Comparison of three molecular simulation approaches for cyclodextrin-ibuprofen complexation

Abstract

Cyclodextrins are widely used for the solubilisation of poorly soluble drugs in the formulations. However, current cyclodextrin formulation development strongly depends on trial-and-error in the laboratory, which is time-consuming and high cost. The aim of this research was to compare three modeling approaches (Docking, molecular dynamics (MD), and quantum mechanics (QM)) for cyclodextrin/drug complexation. Ibuprofen was used as a model drug. Binding free energy from three simulation methods was calculated as an important parameter to compare with the experimental results.

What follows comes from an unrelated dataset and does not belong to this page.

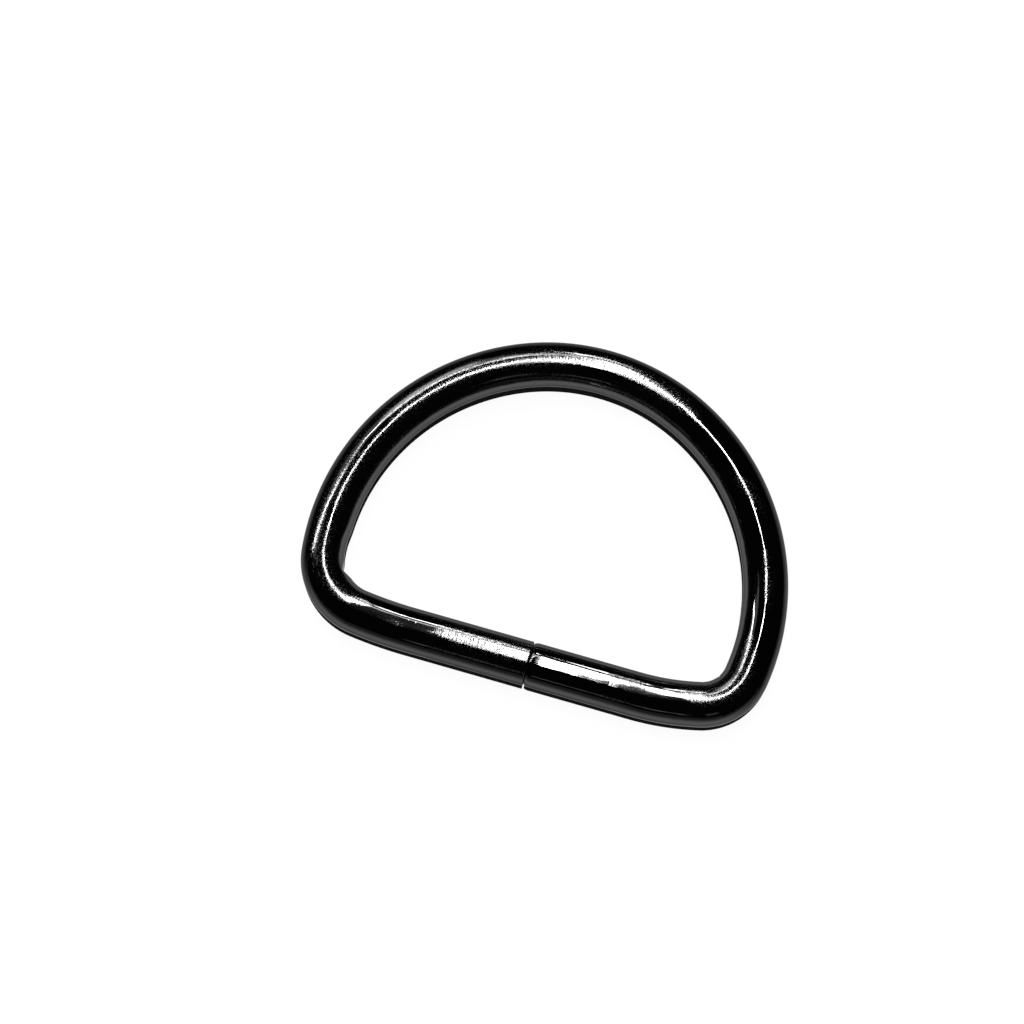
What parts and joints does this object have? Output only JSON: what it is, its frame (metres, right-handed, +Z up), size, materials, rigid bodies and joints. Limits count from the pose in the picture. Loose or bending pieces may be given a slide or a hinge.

Docking results from AutoDock Vina program showed that the scoring of complexation capability between ibuprofen and cyclodextrins is alpha (α), gamma (γ), beta (β), and HP-beta-cyclodextrins, which indicated similar ranking with the results from phase, solubility diagram experiments. MD simulation indicated that ibuprofen could form the stable complexes with β-, γ-, and HP-β-cyclodextrins, but not for alpha cyclodextrin. Binding free energies from the MD simulation for β-, γ-, and HP-β-cyclodextrins were -3.67, -0.67, and -3.87 kcal/mol, individually. The enthalpies of QM simulation for β-, γ-, and HP-β-cyclodextrins were -17.22, -14.75, and -20.28 kcal/mol, respectively. Results from all three modeling approaches showed similar ranking between ibuprofen and four cyclodextrin molecules as the experimental data. However, MD simulation with entropy calculation had the closest value to experimental data for β and HP-beta-cyclodextrins. Thus, MD simulation with MM-PBSA method may be fit to in silico screen for cyclodextrin formulations.